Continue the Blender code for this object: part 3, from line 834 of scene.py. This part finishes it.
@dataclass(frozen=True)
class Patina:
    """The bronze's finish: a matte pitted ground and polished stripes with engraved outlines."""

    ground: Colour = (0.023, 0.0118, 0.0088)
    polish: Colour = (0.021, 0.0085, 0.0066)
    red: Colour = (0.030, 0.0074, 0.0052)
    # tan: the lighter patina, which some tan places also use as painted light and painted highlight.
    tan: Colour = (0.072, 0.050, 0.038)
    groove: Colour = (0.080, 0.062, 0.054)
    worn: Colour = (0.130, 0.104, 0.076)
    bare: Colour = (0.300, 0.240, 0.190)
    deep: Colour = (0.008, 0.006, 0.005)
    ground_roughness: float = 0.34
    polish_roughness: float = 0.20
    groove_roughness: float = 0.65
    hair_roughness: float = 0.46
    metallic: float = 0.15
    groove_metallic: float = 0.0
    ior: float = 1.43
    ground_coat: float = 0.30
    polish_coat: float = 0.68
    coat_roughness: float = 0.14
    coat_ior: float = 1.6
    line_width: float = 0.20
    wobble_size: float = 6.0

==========

* **Work to complete**:
Everything from the first line above up to and including the line that contains "bronze's finish: a" should be printed exactly; please print only that.

* **Response**:
Continue the Blender code for this object: part 3, from line 834 of scene.py. This part finishes it.
@dataclass(frozen=True)
class Patina:
    """The bronze's finish: a matte pitted ground and polished stripes with engraved outlines."""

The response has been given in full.